Pin-up Batcaves aside, this is one of the weaker issues of this series, though I suspect it might prove more palatable to readers who’d previously been alarmed by the book’s taste for gratuitous cheeseball indulgence and parodic cackling (and note that a story can contain parodic elements without being a ‘parody’ - I disagree with the idea that the whole thing’s a joke, though there are jokes in it). Here, writer Miller steers the affair back toward more familiar Bat-elements, the parallels between Bruce and Dick, the pain of the past, etc. It’s dryer, more traditional, and not at all what I like about this book. Or maybe these parts stick out more due to the sudden constraints on space.

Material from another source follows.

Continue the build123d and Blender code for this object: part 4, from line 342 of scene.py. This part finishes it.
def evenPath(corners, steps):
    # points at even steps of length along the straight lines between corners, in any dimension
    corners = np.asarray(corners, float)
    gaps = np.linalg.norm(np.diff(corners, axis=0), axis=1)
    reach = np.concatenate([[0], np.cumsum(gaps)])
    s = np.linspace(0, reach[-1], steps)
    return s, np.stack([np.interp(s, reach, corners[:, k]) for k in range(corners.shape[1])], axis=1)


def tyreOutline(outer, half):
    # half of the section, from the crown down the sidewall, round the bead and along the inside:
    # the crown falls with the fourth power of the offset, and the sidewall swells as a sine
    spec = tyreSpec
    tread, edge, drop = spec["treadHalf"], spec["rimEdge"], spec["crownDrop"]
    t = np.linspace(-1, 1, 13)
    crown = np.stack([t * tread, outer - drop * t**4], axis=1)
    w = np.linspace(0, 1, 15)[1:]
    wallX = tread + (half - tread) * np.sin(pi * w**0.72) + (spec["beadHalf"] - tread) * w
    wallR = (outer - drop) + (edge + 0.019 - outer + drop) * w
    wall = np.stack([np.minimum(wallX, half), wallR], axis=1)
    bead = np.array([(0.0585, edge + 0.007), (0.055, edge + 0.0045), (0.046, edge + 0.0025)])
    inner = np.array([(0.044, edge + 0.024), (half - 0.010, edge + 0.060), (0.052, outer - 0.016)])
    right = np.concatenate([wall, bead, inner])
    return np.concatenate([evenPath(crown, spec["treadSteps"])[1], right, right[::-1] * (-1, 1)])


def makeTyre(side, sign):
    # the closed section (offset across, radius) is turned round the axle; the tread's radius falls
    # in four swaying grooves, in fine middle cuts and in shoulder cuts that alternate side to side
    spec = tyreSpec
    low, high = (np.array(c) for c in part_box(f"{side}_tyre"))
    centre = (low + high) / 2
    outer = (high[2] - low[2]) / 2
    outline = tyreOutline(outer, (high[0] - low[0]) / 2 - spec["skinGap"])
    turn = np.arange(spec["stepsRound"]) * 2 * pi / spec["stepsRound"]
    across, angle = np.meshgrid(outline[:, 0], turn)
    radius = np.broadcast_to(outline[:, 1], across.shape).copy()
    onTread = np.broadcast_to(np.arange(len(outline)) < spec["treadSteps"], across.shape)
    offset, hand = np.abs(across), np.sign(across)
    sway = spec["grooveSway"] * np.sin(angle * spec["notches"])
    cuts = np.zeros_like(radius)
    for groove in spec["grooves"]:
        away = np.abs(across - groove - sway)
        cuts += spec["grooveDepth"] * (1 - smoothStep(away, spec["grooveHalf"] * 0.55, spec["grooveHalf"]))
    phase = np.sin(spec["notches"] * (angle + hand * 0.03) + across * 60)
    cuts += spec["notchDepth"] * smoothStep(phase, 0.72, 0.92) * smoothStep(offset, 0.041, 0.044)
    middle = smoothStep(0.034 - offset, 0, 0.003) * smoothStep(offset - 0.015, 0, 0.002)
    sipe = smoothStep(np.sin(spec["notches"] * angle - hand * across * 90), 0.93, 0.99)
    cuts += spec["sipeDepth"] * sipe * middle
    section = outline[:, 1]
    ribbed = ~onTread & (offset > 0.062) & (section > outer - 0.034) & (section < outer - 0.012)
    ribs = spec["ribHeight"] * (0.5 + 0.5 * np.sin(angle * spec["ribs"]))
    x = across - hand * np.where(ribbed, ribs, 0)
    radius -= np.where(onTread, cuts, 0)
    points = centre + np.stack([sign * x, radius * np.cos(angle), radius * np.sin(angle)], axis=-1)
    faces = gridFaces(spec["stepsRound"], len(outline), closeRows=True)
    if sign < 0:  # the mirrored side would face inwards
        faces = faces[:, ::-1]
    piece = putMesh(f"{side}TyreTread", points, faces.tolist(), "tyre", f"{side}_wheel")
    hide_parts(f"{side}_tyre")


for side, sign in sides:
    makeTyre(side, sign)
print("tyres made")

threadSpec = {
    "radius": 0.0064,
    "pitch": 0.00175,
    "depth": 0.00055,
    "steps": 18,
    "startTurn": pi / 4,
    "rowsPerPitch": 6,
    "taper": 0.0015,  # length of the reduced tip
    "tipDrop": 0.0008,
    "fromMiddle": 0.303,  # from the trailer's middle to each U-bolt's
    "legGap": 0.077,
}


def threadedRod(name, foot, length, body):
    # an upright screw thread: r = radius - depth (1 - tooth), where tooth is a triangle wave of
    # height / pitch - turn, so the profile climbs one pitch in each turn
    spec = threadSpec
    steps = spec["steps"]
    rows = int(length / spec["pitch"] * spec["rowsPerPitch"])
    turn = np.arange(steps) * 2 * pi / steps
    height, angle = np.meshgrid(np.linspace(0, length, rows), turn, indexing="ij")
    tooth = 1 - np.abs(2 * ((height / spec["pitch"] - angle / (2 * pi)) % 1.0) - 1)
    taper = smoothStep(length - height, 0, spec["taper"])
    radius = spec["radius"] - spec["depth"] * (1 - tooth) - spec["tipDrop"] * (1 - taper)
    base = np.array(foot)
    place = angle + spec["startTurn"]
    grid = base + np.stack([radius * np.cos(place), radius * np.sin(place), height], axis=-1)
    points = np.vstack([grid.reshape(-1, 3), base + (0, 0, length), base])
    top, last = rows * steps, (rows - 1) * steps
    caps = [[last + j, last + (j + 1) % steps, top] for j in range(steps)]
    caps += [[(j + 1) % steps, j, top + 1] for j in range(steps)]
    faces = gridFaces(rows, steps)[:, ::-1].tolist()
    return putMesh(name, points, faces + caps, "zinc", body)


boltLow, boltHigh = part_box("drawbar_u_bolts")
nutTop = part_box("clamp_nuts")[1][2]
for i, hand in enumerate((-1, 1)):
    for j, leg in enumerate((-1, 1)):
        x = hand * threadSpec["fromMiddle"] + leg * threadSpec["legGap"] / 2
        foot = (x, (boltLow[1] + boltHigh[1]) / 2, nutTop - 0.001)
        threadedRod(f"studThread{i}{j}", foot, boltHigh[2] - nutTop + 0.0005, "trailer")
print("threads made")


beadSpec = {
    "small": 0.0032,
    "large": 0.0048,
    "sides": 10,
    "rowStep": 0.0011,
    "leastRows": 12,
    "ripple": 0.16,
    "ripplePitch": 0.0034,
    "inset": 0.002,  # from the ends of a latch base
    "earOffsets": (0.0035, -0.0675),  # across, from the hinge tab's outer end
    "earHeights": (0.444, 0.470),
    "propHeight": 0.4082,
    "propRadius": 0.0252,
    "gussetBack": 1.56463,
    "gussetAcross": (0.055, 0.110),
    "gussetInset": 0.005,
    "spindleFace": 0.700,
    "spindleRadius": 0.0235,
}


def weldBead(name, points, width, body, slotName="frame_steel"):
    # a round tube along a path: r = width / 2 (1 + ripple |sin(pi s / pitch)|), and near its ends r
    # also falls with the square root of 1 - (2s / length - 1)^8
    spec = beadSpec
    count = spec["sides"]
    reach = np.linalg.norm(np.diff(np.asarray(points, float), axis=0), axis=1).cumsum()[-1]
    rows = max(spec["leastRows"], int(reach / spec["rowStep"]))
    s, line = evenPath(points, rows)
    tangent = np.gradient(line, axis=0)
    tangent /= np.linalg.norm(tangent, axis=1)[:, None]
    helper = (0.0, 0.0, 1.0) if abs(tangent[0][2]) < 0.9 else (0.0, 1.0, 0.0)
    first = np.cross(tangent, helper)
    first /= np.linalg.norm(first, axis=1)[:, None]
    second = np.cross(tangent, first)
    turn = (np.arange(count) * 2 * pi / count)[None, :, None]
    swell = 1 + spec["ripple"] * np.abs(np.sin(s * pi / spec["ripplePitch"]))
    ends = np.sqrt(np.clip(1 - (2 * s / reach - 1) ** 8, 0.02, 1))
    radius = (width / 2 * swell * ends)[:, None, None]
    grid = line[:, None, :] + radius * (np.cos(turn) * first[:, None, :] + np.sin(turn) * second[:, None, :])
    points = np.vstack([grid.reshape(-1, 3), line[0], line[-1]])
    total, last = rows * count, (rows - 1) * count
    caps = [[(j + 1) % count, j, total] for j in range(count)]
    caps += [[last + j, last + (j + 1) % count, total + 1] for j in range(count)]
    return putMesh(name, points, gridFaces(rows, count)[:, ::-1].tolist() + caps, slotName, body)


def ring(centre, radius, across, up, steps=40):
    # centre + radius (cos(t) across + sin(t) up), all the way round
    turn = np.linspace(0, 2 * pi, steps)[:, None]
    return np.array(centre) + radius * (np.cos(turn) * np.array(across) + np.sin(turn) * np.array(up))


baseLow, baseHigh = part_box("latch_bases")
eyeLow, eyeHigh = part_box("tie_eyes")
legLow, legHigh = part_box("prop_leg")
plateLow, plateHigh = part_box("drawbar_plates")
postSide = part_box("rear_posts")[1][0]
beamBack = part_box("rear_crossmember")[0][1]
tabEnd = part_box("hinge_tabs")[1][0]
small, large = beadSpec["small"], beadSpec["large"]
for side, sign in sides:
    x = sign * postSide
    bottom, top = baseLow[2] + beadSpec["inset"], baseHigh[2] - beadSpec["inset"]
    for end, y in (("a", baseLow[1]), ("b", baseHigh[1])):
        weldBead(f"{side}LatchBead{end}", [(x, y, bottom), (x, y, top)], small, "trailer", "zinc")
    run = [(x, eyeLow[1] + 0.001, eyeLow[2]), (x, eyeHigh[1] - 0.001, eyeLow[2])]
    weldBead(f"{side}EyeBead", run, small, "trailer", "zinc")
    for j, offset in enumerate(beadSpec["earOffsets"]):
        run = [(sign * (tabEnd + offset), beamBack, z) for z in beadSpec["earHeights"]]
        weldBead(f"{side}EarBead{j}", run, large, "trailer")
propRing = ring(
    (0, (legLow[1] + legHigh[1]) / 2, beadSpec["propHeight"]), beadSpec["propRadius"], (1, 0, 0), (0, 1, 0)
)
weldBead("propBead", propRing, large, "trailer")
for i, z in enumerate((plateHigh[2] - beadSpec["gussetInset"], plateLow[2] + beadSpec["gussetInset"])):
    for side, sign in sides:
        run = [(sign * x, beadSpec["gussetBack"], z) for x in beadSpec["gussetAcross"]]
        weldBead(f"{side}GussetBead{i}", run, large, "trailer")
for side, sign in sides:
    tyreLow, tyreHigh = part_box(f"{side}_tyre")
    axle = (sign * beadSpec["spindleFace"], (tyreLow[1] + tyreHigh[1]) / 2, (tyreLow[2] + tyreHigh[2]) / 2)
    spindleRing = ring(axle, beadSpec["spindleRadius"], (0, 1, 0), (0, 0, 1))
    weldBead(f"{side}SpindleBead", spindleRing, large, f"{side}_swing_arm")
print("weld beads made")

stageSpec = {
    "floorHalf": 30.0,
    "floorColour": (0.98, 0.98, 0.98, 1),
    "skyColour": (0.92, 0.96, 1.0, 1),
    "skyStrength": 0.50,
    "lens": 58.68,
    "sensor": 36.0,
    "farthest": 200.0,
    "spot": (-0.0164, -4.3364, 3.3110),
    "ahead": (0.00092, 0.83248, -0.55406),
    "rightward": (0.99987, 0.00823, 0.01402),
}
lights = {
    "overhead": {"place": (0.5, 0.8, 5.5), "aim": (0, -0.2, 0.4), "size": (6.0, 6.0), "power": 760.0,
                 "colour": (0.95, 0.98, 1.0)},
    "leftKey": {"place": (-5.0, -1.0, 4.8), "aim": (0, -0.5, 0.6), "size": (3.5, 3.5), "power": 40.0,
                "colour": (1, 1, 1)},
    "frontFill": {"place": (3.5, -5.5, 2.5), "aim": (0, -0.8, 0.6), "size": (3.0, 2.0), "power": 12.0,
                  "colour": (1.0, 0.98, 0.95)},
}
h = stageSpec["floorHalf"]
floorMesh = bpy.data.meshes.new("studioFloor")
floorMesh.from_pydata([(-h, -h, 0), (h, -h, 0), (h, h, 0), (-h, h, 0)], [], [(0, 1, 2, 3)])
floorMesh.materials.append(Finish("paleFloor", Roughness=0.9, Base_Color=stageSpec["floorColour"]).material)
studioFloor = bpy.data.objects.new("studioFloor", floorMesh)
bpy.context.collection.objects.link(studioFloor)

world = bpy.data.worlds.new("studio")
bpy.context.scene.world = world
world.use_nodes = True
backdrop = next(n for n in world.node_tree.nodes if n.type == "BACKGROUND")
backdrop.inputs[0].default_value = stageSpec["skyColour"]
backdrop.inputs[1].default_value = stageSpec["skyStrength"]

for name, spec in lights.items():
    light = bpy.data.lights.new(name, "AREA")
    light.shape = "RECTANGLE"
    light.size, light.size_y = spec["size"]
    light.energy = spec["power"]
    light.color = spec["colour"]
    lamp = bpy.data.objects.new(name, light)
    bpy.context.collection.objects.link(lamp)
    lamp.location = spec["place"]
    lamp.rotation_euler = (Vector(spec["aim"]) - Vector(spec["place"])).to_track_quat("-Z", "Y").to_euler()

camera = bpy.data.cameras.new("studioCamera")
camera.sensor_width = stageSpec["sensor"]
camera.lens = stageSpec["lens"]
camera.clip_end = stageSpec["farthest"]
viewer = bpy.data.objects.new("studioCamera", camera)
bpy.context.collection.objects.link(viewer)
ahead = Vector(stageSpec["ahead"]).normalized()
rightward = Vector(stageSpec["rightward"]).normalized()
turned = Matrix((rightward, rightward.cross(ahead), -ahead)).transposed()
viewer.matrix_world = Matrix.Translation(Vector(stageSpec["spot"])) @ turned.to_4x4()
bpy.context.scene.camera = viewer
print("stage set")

Luckily there’s some good bits too, like Batman’s yanking around of Superman like a dog on a leash, Bruce utterly delighted to exploit the fact that he’s unraveled the mystery of Clark’s identity (neat that the ultimate detective skills of Batman bring him right up to the reader’s level in sorting out that most basic of DC puzzles) - the repeated refrain of “Damn!” as Superman zips back and forth past a luxury ship at sea provides some nice mirth, Lee’s utterly carved-from-granite visual depiction of the character made all the more amusing. The thought of young Bruce Wayne scampering around the Batcave for rats to eat, all in the service of making him stronger, is a nice extension of the young Caped Crusader’s general mania. Alfred keeps his shirt on this issue, but remains proactive and sassy. I still chuckle at the awkward, forced banter between Bruce and Dick, which is kind of supposed to be awkward in terms of plot, though that could be conveyed better. And I can only imagine how the constant repeating of information via caption is going to read in collected form.

But gosh, there could have been a lot more room for neat fun if that big old splash had been absent - it does look pretty, I’ll say again, but some ideas just don’t benefit from being seen more than once in too close a proximity from one another. But hey, there's a ton of readers of this book who've possibly never even heard of Shaolin Cowboy, so their milage will likely vary.